Advancement of laser technology has led to the generation of ultrashort pulses of few-10 femtosecond (fs) duration with attainable intensities of ${10}^{19}–{10}^{22}{\mathrm{W}/\mathrm{cm}}^2$ [1,2]. Recently, few-cycle pulses with relativistic intensity have been produced [3–5]. Such high intensity lasers are capable of accelerating protons and ions to high energy [6,7], generating relativistic high-order harmonics [8,9], or accelerating electron bunches with TV/m fields to relativistic energies in solid nanoplasmas [10], which demand a high temporal-intensity contrast. Methods such as Cross-Polarized Wave (XPW) generation [11–13], Nonlinear Elliptical polarization Rotation (NER) [14–16], and the application of saturable absorbers [17] are commonly used for improving the pulse contrast [18]. XPW employs the third-order non-linearity of a crystal with additional focusing/collimating optics for pulse cleaning. Ultra-broadband, few-cycle pulses can also be used as an input to the XPW [19], which are created from a narrow spectrum via the process of self-phase modulation in a noble-gas-filled hollow-core fiber (HCF) wave-guide [20,21]. Whereas, NER uses the existing HCF with a couple of additional optics, thereby promising a better throughput and a much simpler setup than XPW for ultra-broadband pulses. However, pulse broadening and contrast improvement with NER have not yet been realized at the same time.

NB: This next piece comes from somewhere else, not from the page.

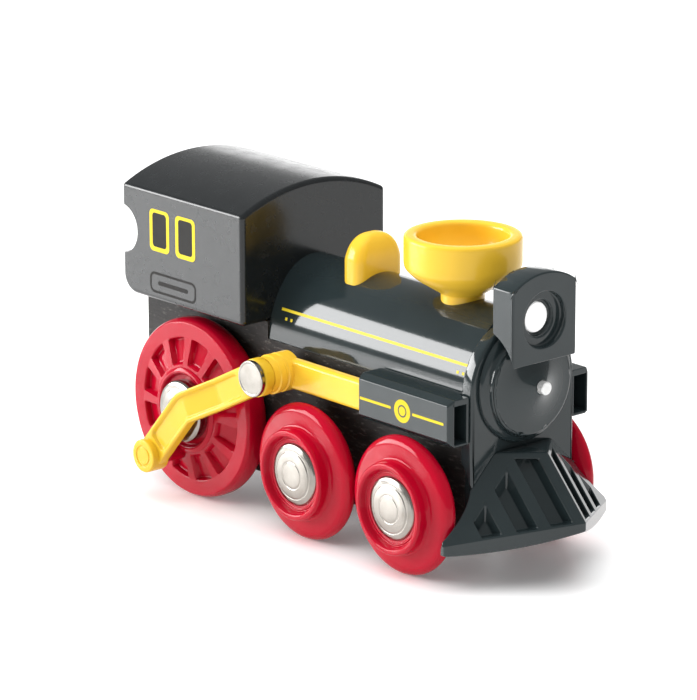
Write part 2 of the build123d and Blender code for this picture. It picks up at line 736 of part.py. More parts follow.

The response of a nonlinear medium to an intense electric field in terms of refractive index is given by $n=n_0+n_{2}I(r,t)$, where $n_0$ is the ordinary refractive index, $n_2$ (${\mathrm{cm}}^2/\mathrm{W}$) is the nonlinear index of refraction, and $I(r,t)$ (${\mathrm{W}/\mathrm{cm}}^2$) is the cycle-averaged intensity of the laser [22]. When an elliptically polarized (EP) laser pulse propagates through an isotropic medium, the intensity-dependent refractive index rotates the orientation of the polarization ellipse. The rotation of the polarization ellipse is dependent on the nonlinear phase change ($\mathrm{\Delta }\varphi$) between left- and right-circular (LC and RC) polarized components. This is given by $\mathrm{\Delta }\varphi =\omega z\mathrm{\Delta }n/c$, where $\omega$ is the angular frequency of the laser, $z$ is the path length, $c$ is the speed of light in vacuum, and $\mathrm{\Delta }n$ is the difference in refractive indices of the LC and RC. $\mathrm{\Delta }n=(4{ϵ}_{0}c/3)n_0{n}_2({|E_{-}|}^2-{|E_{+}|}^2)$, where ${ϵ}_0$, $E_{-}$ and $E_{+}$ are the vacuum permittivity, and the magnitude of electric fields of the LC and RC polarized components, respectively [22]. Hence, the intense part of the pulse after interaction has a different polarization ellipse than the unrotated low intensity part. Thus, the contrast of the intense laser pulse can be improved based on this intensity-dependent rotation. Careful selection of the rotated polarization components is, therefore, important to improve the contrast with NER. Therefore, the contrast improvement is highly dependent on the extinction ratio of the polarizers and the overall setup. Previous investigation on NER with xenon filled HCF proves a 3 orders of magnitude (OOM) contrast improvement of a 60 fs pulse having roughly 1% signal level of the main peak as pre-pulses [14]. Further, $>3$ OOM contrast enhancement to a level of 8 OOM was reported with 42 fs pulses in air [15]. In these studies, angle between the fast axis of the quarter waveplate and the input linear polarization is fixed to about 22.5° in order to maximize the NER efficiency [14,15]. However, the selection of this angle is not valid for the generation of few-cycle pulses that demand a significant spectral broadening, which will be considered in the current investigations.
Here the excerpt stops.